During its three-week military offensive in Gaza, Israel tried to halt rocket attacks from Gaza on Israeli border towns, but stopped short of trying to bring down Hamas.

With the militants still in power, but Israel leaving destruction in its wake, donor countries now have to find a way to rebuild Gaza.

International aid officials have said reconstruction is possible only with open borders.

But Israel and Egypt have set conditions, including a complicated prisoner swap between Israel and Hamas, and reconciliation between Hamas and its moderate West Bank rivals, led by Palestinian President Mahmoud Abbas.

At the upscale Delice Cafe in Gaza City, speeches from the conference were broadcast live on a TV, but patrons didn't pay much attention.

"I don't think we can derive hope from such a meeting," said civil engineering student Wassim Jaradat, 24. "I don't think any immediate results will be seen on the ground."

The Israeli offensive destroyed or damaged some 15,000 homes, according to Palestinian estimates. At the conference, Abbas was seeking at least US$2.8 billion in new aid.

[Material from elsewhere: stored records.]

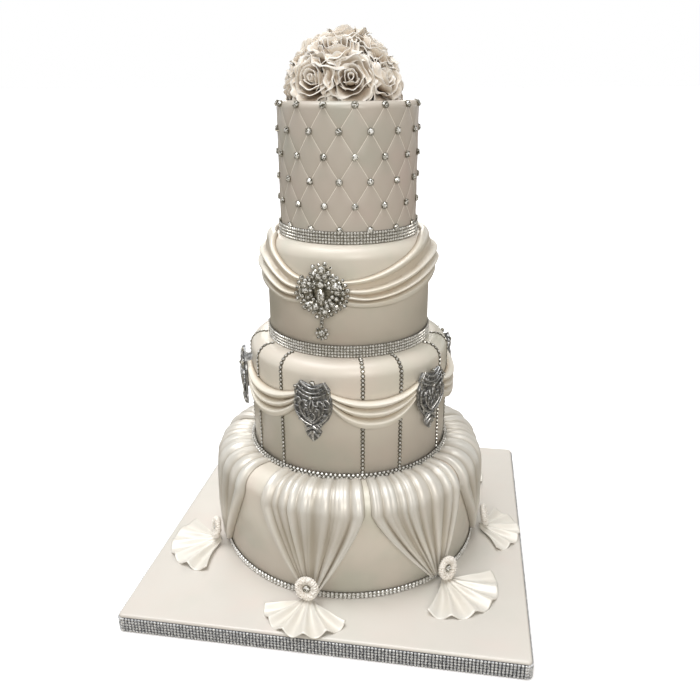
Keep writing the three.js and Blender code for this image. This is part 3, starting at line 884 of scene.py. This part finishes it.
def ruffle_ring(phase, matrix):
    radius, ruffles = ROSETTE["radius"], ROSETTE["ruffles"]

    def place(u, v):
        angle = 2 * pi * u
        across, up = cos(angle), sin(angle)
        spot = v * (len(RUFFLE_SECTION) - 1)
        k = min(int(spot), len(RUFFLE_SECTION) - 2)
        (r0, h0), (r1, h1) = RUFFLE_SECTION[k:k + 2]
        r, h = mix(r0, r1, spot - k), mix(h0, h1, spot - k)
        swerve = 1.4 * noise.noise(Vector((across * 1.7, up * 1.7, phase)))
        ruffle = sin(ruffles * angle + phase + swerve) * smooth(r * 1.4 - 0.2)
        crumb = noise.noise(Vector((across * 8, up * 8, v * 9 + phase)))
        r += 0.025 * ruffle + 0.07 * crumb
        h += 0.05 * sin(ruffles * angle + phase + 1.6) * smooth(r * 1.4 - 0.2) + 0.2 * crumb
        # Painted shade: the mark is lower towards the middle and in the dips of the ruffles and crumbs.
        lit_share = 0.3 + 0.7 * crumb + 0.1 * ruffle + 0.36 * r
        return matrix @ (Vector((r * radius * across, r * radius * up, h * ROSETTE["depth"])) * MM), lit_share

    bm = laid_sheet(260, 24, place, ring=True, mark="crest")
    close_holes(bm)
    bmesh.ops.recalc_face_normals(bm, faces=bm.faces)
    return bm


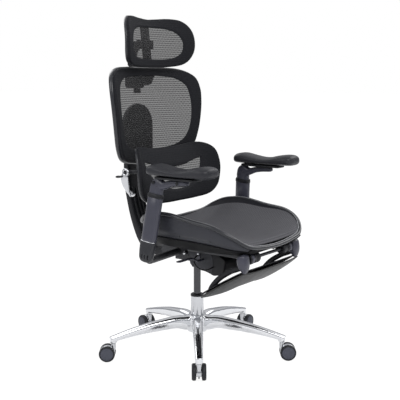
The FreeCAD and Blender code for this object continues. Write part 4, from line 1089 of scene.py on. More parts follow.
@dataclass
class Footrest:
    """The calf rest on its sliding tubes: panel, inner plate, braces, end caps and clamps."""

    reach: float = 0.328
    height: float = 0.442
    slope: float = 31.5
    half: float = 0.236
    guide: float = 0.100
    # The panel's hinge edge, ahead of and below the tubes.
    ahead: float = 0.012
    below: float = 0.040
    # The panel's length at its lobes and at the recess, and the recess's half width and blend.
    long: float = 0.203
    recess: float = 0.146
    recess_half: float = 0.098
    recess_blend: float = 0.030
    # Distance from the hinge edge, share of the half width, and thickness.
    stations: tuple[tuple[float, float, float], ...] = (
        (0.000, 0.78, 0.008), (0.030, 0.89, 0.015), (0.080, 0.96, 0.020), (0.140, 0.97, 0.020),
        (0.188, 0.92, 0.013), (0.203, 0.84, 0.006),
    )

    def place(self, x: Array, along: Array, out: Array) -> Array:
        """Points of the stowed panel: along it from its hinge, and out from its inner face.

        Args:
            x: Distances across the chair.
            along: Distances from the hinge edge, down the panel.
            out: Distances out from the inner face.

        Returns:
            The points.
        """
        turn = math.radians(self.slope)
        f = self.reach + self.ahead - along * math.cos(turn) + out * math.sin(turn)
        z = self.height - self.below - along * math.sin(turn) - out * math.cos(turn)
        return np.stack([x, -f, z], axis=-1)

    def skin(self, out_share: float, inset: float, lift: float) -> Grid:
        """A crowned sheet of the panel's outline, whose far edge is drawn in between its two lobes.

        The thickness falls with the fourth power of the distance across, and the far edge moves from the
        lobes' length to the recess along a smooth step.

        Args:
            out_share: The share of the thickness that it stands out.
            inset: How far its edges lie inside the panel's.
            lift: A shift outwards.

        Returns:
            The sheet's grid.
        """
        line = smooth_curve(self.stations, 40)
        share = np.linspace(-1, 1, 71)[None]
        half = (line[:, 1] * self.half - inset)[:, None]
        x = share * half
        step = np.clip((np.abs(x) - self.recess_half) / self.recess_blend, 0, 1)
        end = self.recess + (self.long - self.recess) * step * step * (3 - 2 * step)
        along = line[:, :1] / self.long * (end - inset)
        crown = 0.002 + (line[:, 2:] - 0.002) * (1 - np.abs(share) ** 4)
        return Grid(self.place(x, along, crown * out_share + lift), columns_join=False)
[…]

Nearly double that amount was pledged, and Palestinian Planning Minister Samir Abdullah deemed the conference a success.

In Gaza City, car parts dealer Nayef Masharawi, 60, said it was encouraging that top officials were meeting to talk about Gaza's future. He said the blockade had been bad for business, noting that a gallon of Egyptian motor oil bought from smugglers cost nearly twice as much as the superior product he used to import from Israel.

His last shipment from Israel arrived in May 2007, a month before the Hamas takeover.

The shopkeeper said he had fond memories of the 1970s when he would drive from Gaza City to his supplier in the Israeli port city of Haifa, without borders or checkpoints.

Housewife Sulafa Ayyad said she followed the donors' conference on TV, hoping for new leads on claiming compensation for damage to her two-storey home in Gaza City's Zeitoun neighbourhood.

The house, built with savings from her husband Ibrahim's years as a labourer in Israel, had been hit by bullets and shrapnel during the Israeli offensive.

Ayyad, 33, said that so far the family had received only US$200 from a neighbourhood welfare committee.

"I am so glad that the world supports us, but I voice my hope that all the promises and pledges will reach the people who were affected by the war," she said.

Gaza's desperation is perhaps most keenly felt in the border town of Rafah, near Egypt, where hundreds of young men report to work every day in smuggling tunnels.

Since the December 27 start of the Israeli offensive, going underground has turned into a suicide mission.

Israeli warplanes keep bombing tunnels, even after the January 18 ceasefire, because smugglers bring in not only consumer goods, but also weapons and cash for Hamas.

On Monday, five workers died when a tunnel collapsed from heavy rains.

Yet, there are few jobs to be had in a bleak economy.

A 25-year-old tunnel digger said he went s to work even if there had been been air strikes. He was drawn by danger pay of US$300, compared to the normal salary of US$100 for a quiet day.

One of the tunnel diggers was Ahmed Abu Samhadaneh, 20, a second-year university student. He had supported his parents and seven siblings with tunnel work for the past year. Abu Samhadaneh was killed in Monday's tunnel collapse.